> Your task
Which lines hold the word "with"? Copy each one.
===== Recorded data
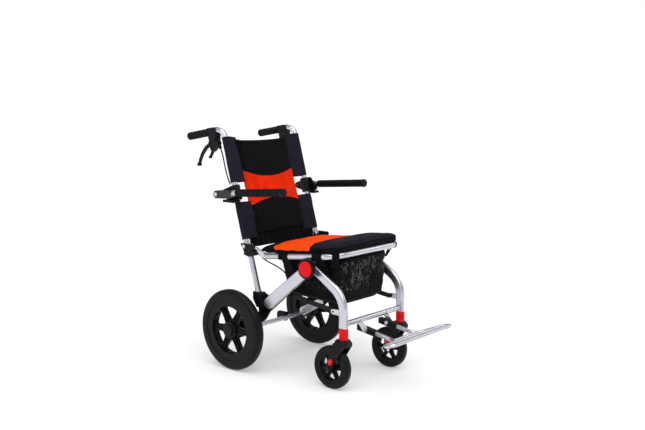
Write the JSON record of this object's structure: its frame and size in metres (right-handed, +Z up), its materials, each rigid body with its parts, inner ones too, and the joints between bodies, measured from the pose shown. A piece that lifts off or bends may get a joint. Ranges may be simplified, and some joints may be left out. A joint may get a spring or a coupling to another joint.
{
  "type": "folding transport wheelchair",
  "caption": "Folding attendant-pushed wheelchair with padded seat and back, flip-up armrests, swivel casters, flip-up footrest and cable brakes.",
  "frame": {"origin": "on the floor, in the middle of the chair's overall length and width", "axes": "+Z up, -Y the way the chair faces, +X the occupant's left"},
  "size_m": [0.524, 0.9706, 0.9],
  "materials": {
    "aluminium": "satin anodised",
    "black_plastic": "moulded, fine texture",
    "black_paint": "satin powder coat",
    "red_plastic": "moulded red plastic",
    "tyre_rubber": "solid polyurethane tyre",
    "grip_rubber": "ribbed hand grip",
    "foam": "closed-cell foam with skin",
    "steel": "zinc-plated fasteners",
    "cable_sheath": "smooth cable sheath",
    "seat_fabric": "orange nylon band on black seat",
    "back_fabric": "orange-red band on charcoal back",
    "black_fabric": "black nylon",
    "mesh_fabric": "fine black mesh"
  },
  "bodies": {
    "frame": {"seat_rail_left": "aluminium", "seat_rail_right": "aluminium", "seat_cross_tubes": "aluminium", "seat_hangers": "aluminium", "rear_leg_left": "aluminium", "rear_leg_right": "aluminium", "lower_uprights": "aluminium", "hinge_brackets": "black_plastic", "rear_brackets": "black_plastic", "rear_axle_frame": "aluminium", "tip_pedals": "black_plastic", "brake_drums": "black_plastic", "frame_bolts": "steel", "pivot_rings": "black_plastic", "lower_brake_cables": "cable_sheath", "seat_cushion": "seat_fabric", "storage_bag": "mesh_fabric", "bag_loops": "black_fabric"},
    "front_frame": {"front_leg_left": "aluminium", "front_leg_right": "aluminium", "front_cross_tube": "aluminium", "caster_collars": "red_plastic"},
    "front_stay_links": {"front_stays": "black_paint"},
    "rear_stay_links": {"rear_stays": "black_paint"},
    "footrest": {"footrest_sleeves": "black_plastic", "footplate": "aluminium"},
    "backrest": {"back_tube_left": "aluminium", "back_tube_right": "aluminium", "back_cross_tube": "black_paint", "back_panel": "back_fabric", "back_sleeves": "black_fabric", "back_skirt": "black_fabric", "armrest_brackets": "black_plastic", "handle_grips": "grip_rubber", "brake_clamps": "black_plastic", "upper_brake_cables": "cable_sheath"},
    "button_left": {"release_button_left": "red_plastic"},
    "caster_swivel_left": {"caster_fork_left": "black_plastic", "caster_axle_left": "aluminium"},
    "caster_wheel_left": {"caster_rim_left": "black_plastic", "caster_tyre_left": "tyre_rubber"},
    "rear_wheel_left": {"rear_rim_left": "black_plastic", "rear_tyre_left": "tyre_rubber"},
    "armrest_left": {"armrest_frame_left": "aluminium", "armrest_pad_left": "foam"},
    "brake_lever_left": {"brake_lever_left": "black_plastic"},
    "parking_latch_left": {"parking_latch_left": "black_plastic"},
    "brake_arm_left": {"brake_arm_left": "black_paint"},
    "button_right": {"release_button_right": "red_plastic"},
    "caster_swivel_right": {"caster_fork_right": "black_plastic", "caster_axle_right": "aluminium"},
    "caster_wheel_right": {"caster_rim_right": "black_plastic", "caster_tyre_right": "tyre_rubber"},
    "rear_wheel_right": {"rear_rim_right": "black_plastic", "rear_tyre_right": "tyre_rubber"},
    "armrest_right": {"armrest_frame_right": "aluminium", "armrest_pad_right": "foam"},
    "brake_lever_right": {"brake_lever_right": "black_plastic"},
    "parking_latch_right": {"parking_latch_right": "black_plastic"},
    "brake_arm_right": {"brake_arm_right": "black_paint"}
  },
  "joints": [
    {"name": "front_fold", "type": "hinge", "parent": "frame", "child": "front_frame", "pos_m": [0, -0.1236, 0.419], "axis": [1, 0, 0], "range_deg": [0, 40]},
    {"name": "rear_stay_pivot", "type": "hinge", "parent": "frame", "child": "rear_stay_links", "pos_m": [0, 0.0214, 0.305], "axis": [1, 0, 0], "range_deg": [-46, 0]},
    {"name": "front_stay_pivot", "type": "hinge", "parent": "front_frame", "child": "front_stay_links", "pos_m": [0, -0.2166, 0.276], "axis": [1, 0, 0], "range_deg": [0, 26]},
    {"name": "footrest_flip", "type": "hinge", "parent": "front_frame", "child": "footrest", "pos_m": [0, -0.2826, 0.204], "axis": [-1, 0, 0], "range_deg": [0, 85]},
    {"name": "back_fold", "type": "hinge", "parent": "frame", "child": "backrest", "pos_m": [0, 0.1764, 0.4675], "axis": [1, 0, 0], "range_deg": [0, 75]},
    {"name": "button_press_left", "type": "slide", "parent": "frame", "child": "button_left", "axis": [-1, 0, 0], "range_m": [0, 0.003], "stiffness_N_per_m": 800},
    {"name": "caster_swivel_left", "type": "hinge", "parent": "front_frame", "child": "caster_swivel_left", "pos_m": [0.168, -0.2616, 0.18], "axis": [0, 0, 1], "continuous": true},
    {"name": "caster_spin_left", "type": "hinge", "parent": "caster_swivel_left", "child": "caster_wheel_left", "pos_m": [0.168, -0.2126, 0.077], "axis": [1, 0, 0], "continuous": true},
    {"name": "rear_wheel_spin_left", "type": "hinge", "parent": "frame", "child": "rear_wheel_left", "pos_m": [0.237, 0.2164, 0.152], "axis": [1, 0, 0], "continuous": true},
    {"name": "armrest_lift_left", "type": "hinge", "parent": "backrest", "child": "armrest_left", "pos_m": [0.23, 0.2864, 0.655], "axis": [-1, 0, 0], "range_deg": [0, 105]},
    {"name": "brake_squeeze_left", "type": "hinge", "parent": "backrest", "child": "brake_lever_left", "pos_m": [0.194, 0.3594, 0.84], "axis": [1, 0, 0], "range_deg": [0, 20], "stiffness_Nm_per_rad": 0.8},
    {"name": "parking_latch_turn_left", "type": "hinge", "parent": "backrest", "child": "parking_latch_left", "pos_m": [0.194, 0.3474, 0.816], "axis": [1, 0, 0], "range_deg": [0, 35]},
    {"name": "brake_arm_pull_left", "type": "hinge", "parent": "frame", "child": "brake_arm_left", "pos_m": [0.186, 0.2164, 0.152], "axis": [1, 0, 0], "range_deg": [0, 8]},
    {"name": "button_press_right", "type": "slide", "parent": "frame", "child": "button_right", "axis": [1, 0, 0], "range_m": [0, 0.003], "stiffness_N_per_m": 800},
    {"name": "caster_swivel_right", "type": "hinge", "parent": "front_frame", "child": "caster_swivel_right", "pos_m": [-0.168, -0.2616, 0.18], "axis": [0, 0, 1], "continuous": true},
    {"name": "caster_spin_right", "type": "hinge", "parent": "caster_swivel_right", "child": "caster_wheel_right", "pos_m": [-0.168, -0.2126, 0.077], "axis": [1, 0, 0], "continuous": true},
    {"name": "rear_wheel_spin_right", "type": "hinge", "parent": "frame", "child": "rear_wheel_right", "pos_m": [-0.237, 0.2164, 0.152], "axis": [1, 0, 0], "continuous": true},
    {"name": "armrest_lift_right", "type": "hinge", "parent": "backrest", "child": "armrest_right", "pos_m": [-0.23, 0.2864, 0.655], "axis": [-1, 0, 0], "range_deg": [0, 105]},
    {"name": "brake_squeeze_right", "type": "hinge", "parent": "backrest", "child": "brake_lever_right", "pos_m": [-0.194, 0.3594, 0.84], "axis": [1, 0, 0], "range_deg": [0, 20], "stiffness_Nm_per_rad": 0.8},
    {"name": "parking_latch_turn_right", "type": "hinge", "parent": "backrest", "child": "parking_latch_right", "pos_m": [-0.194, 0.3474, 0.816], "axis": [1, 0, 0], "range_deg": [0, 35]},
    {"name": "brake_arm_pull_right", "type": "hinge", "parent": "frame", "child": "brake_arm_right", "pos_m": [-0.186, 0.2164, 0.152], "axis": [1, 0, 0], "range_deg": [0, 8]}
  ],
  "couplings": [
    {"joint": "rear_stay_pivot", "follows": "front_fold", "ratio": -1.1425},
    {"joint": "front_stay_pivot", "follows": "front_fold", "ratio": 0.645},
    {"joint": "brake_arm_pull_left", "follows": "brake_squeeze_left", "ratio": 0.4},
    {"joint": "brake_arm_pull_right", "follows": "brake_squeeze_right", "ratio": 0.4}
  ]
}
==========
> Result of this task
Write the JSON record of this object's structure: its frame and size in metres (right-handed, +Z up), its materials, each rigid body with its parts, inner ones too, and the joints between bodies, measured from the pose shown. A piece that lifts off or bends may get a joint. Ranges may be simplified, and some joints may be left out. A joint may get a spring or a coupling to another joint.
  "caption": "Folding attendant-pushed wheelchair with padded seat and back, flip-up armrests, swivel casters, flip-up footrest and cable brakes.",
    "foam": "closed-cell foam with skin",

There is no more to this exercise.